The first day of takeout, I was a bad father, keeping my 11-year-old son, whose life had been canceled, at L’Oca d’Oro for far too many hours as I tried to figure out how to be a good boss in this new reality. I was chasing my tail.
Our employees needed to know about the status of their direct primary health care access, about our takeout service, when they’d be working, how they’d be paid, the unemployment process, if they could access their sick leave. We did our best to give clear answers from the abundance of half-truths, misinformation, and lack of guidance that was available.
We scrambled to defer our loan, renegotiate our lease, stop deliveries, consolidate items and turn off refrigeration, and process food to reduce waste. We dismantled our business while also setting up a new takeout business. We built and promoted an online ordering system, changed the menu, created new health protocols.
The first five days I passed through all five stages of grief every 15 minutes. I listened to many war stories. I explored too many resources about connecting farms to customers, connecting employees to jobs, connecting food to the hungry. A nation of hospitality workers were trying their damnedest to be hospitable, from a distance, and we were wearing ourselves out.
We also researched. We read the city’s orders, the CDC guidelines, and focused on informative journalism, not horror stories or political gossip. We talked with L’Oca d’Oro’s doctor and watched an episode of Last Week Tonight because John Oliver had no incentive to mislead us and he’s funny. So many people who were not elected officials agreed: Without tests and targeted quarantines, America needed to stay home.
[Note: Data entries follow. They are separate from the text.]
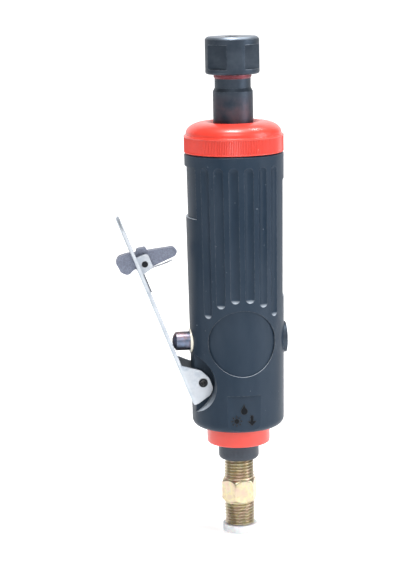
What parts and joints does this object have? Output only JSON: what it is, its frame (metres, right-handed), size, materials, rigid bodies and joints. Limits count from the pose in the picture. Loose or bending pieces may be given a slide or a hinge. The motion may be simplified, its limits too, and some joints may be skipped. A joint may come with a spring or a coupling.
{
  "type": "die grinder",
  "caption": "Straight pneumatic die grinder: collet spindle, knurled front cap, fluted grip, hinged safety throttle lever with lock, rear exhaust ring and threaded hose nipple.",
  "frame": {"origin": "centre of the collet nut's front face, on the spindle axis; the collet's mouth is flush with it", "axes": "+Z along the spindle, out of the collet; the throttle lever is on the -X side and the speed regulator on the +X side; the blank round panel and the small text panel face -Y"},
  "size_m": [0.0758, 0.0444, 0.2246],
  "materials": {
    "grip": "satin moulded composite",
    "red_plastic": "glossy",
    "black_oxide": "black oxide",
    "housing_alloy": "machined",
    "bearing_steel": "ground and polished",
    "cast_plate": "machined",
    "rotor_steel": "ground",
    "vane_resin": "phenolic resin",
    "cage_brass": "pressed",
    "gasket_paper": "fibre gasket",
    "felt": "felt",
    "zinc_sheet": "bright zinc plate",
    "sintered_steel": "sintered, oiled",
    "spring_steel": "drawn wire",
    "yellow_zinc": "yellow passivated zinc",
    "black_steel": "black phosphate",
    "rubber_seal": "nitrile",
    "pale_nylon": "natural nylon",
    "clear_plastic": "translucent polyethylene",
    "screen_mesh": "perforated"
  },
  "bodies": {
    "housing": {"grip_shell": "grip", "motor_housing": "housing_alloy", "front_cap": "red_plastic", "front_plate": "cast_plate", "front_bearing_outer_ring": "bearing_steel", "rear_bearing_outer_ring": "bearing_steel", "cylinder": "cast_plate", "rear_plate": "cast_plate", "rear_gasket": "gasket_paper", "locating_pin": "spring_steel", "exhaust_ring": "red_plastic", "muffler_felt": "felt", "inlet_bushing": "black_steel", "inlet_oring": "rubber_seal", "inlet_screen": "screen_mesh", "hose_nipple": "yellow_zinc", "throttle_bushing": "pale_nylon", "valve_spring": "spring_steel", "lever_pin": "spring_steel"},
    "rotor": {"rotor": "rotor_steel", "vanes": "vane_resin", "collet_body": "black_oxide", "front_bearing_inner_ring": "bearing_steel", "rear_bearing_inner_ring": "bearing_steel", "rear_retaining_ring": "spring_steel"},
    "bearing_cages": {"front_bearing_balls": "cage_brass", "rear_bearing_balls": "cage_brass"},
    "collet": {"collet": "spring_steel"},
    "collet_nut": {"collet_nut": "black_oxide"},
    "lever": {"throttle_lever": "zinc_sheet", "lock_pin": "spring_steel", "lock_spring": "spring_steel"},
    "lock_lever": {"lock_lever": "sintered_steel"},
    "throttle": {"throttle_button": "sintered_steel", "throttle_stem": "rotor_steel", "valve_seal": "rubber_seal"},
    "speed_regulator": {"speed_regulator": "black_oxide", "regulator_oring": "rubber_seal"},
    "dust_plug": {"dust_plug": "clear_plastic"}
  },
  "joints": [
    {"name": "spindle_spin", "type": "hinge", "parent": "housing", "child": "rotor", "pos_m": [0, 0, -0.06], "axis": [0, 0, 1], "continuous": true},
    {"name": "cage_spin", "type": "hinge", "parent": "housing", "child": "bearing_cages", "pos_m": [0, 0, -0.06], "axis": [0, 0, 1], "continuous": true},
    {"name": "collet_release", "type": "slide", "parent": "rotor", "child": "collet", "axis": [0, 0, 1], "range_m": [0, 0.002]},
    {"name": "nut_turn", "type": "hinge", "parent": "collet", "child": "collet_nut", "pos_m": [0, 0, 0], "axis": [0, 0, 1], "range_deg": [0, 720]},
    {"name": "lever_press", "type": "hinge", "parent": "housing", "child": "lever", "pos_m": [-0.0167, 0, -0.153], "axis": [0, 1, 0], "range_deg": [0, 9.5], "stiffness_Nm_per_rad": 0.475, "springref_deg": -11.46},
    {"name": "lock_fold", "type": "hinge", "parent": "lever", "child": "lock_lever", "pos_m": [-0.04118, 0, -0.09899], "axis": [0, 1, 0], "range_deg": [0, 76], "stiffness_Nm_per_rad": 0.001, "springref_deg": -34.38, "deforming": ["lock_spring"]},
    {"name": "throttle_press", "type": "slide", "parent": "housing", "child": "throttle", "axis": [1, 0, 0], "range_m": [0, 0.0033], "deforming": ["valve_spring"]},
    {"name": "regulator_turn", "type": "hinge", "parent": "housing", "child": "speed_regulator", "pos_m": [0, 0, -0.1352], "axis": [1, 0, 0], "range_deg": [0, 90]},
    {"name": "plug_pull", "type": "slide", "parent": "housing", "child": "dust_plug", "axis": [0, 0, -1], "range_m": [0, 0.03]}
  ],
  "couplings": [
    {"joint": "cage_spin", "follows": "spindle_spin", "ratio": 0.369},
    {"joint": "nut_turn", "follows": "collet_release", "rad_per_m": 6283.2},
    {"joint": "lever_press", "follows": "throttle_press", "rad_per_m": 50.24},
    {"joint": "lock_fold", "follows": "throttle_press", "rad_per_m": 401.92}
  ]
}
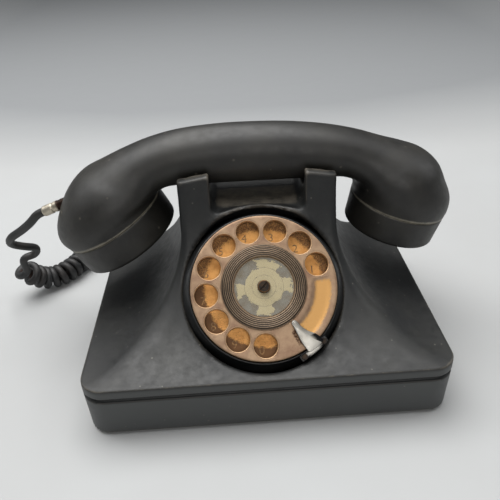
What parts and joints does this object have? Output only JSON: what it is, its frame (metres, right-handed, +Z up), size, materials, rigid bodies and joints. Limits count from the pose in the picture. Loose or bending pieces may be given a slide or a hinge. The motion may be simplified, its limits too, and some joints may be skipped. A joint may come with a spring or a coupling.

It was in the best interest of our staff and our customers if we closed temporarily and stopped encouraging them to come in.
Running takeout softened our fall and increased food access, but allowing every restaurant in the city to put food in a box or cocktails in a plastic bottle is not essential. We did not want to be the restaurant owners who found out a week too late that we’d been serving food while one of our employees had the coronavirus. We were not comfortable taking our employees’ temperatures. We were concerned that no one was confirming our sanitizing practices or anyone else’s. Without a sufficient plan in place, the country is haltingly coming to the conclusion that we just have to stay away from each other until this thing dies. It’s a boring end to this monster movie in which we’ve found ourselves.
That’s where we are now. We’re applying for loans that we may qualify for and that will probably be forgiven by the government to pay the landlord, the bank, the employees, and the utilities companies who are still waiting on the same definitive information that we’re waiting on. Customers still regularly make me tear up with emails about their last lasagna and pictures of themselves drinking to-go Negronis in their backyards. They buy generous gift cards for fresh mozzarella that we won’t be able to serve for many weeks. Someone posted, “We love L’Oca d’Oro because you supported sick leave before it was cool.” Fiore and I look forward to reopening to a restaurant scene in Austin where L'Oca d'Oro is not at all cool because sick leave and living wages and health care and counseling are the norm. Then, all there will be to talk about is pasta.
Adam Orman is co-owner and general manager of L'Oca d'Oro, an Italian-inspired restaurant in Mueller known for sourcing from sustainable, humane farms and paying One Fair Wage.